- Origin: Delhi, India
- Genres: Punjabi pop, Bhangra, devotional
- Occupations: Singer, music composer
- Labels: Tips, T-Series

= Shankar Sahney =

Indian Punjabi pop singer and composer

Shankar Sahney, also credited as Shankar Sahani, is an Indian singer and music composer working in Punjabi pop, bhangra and devotional music. He has released albums on the Indian labels Tips and T-Series.

== Early life ==
Sahney is the youngest son of a professor of music and was introduced to music at the age of three. He is a proponent of the Kirana gharana. After leaving school he trained as a chemical engineer, but returned to music, spending much of his college years working in recording studios as a session guitarist.

== Career ==
=== Punjabi pop ===
Sahney's debut album Yaari-Yaari was released in December 1999. Reviewing a performance in Chandigarh the day after the release, The Tribune described light rhythmic arrangements and simple lyrics as the singer's trademark, and reported a strong audience response to the tracks "Maasha-Alah", "Kudi Kurmuri" and "Highway Te Gaddi". Most of the album's lyrics were written by Sahney himself, with contributions from Dev Kohli, Sanjay Raina and Dev Rishi. The music was composed, produced and arranged by Jawahar Wattal, and the video was choreographed by Shiamak Davar.

A follow-up album, Kudi Kurmari, was also released on Tips. By 2001 The Tribune described Sahney as one of the more popular Punjabi pop singers following the two releases, and noted that one of his songs had been used as the subject of a question on the television quiz programme Kaun Banega Crorepati.

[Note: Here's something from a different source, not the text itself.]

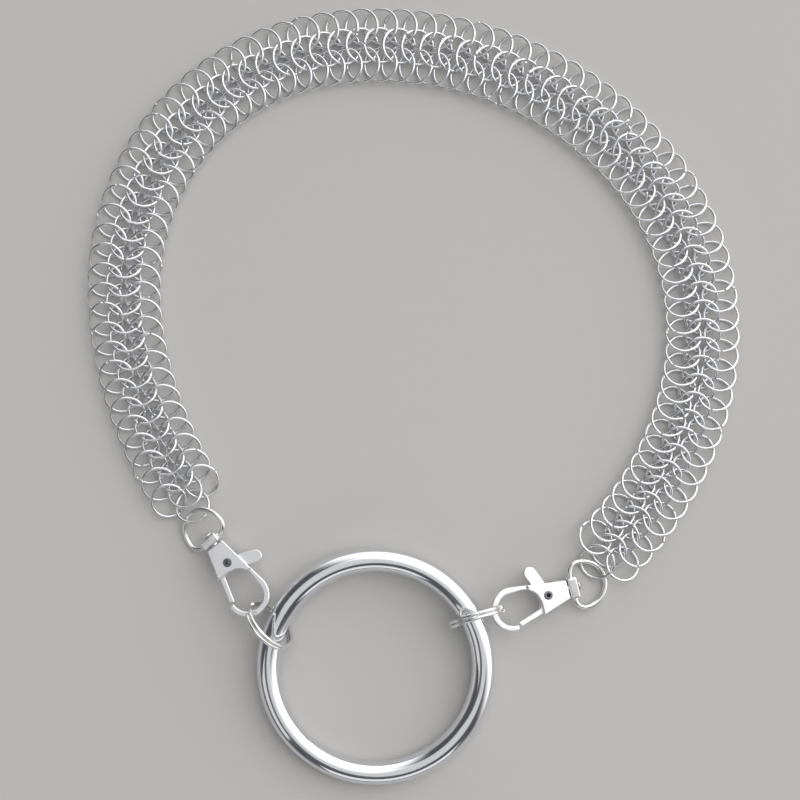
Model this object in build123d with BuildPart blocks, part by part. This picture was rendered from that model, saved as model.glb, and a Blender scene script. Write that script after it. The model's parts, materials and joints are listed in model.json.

In 2003 Sahney released the album Kede Yaar Nu through T-Series.

=== Later work ===
Sahney has recorded devotional material, including recordings of the Mahamrityunjaya Mantra and other Sanskrit devotional works issued through T-Series. Sahney recorded an eight-track ghazal album with playback singer Asha Bhosle, initially promoted as Wari Jawan Ishq and later released as Dil-E-Nadaan.

In October 2019 he performed "Vaishnava Jana To" with the playback singer S. P. Balasubrahmanyam at an event at the Indian Prime Minister's residence marking Gandhi Jayanti. Following Balasubrahmanyam's death in September 2020, Sahney was among the musicians who paid tribute to him in The Tribune.

In 2019 Sahney received the Gulshan Kumar Award of Excellence in the Bollywood singer category, presented by the Gulshan Kumar Film and Television Institute of India, the educational wing of T-Series.

In September 2023 he postponed a scheduled concert tour of Canada, citing conditions there following a diplomatic dispute between India and Canada.

== Discography ==

| Year | Album | Label |
|---|---|---|
| 1999 | Yaari-Yaari | Tips |
|  | Kudi Kurmari | Tips |
| 2003 | Kede Yaar Nu | T-Series |
| 2015 | Dil-E-Nadaan (with Asha Bhosle) | Mom Music |

== Politics ==
In November 2014 Sahney joined the Bharatiya Janata Party at an event in New Delhi alongside the former MLA Harsharan Singh Balli.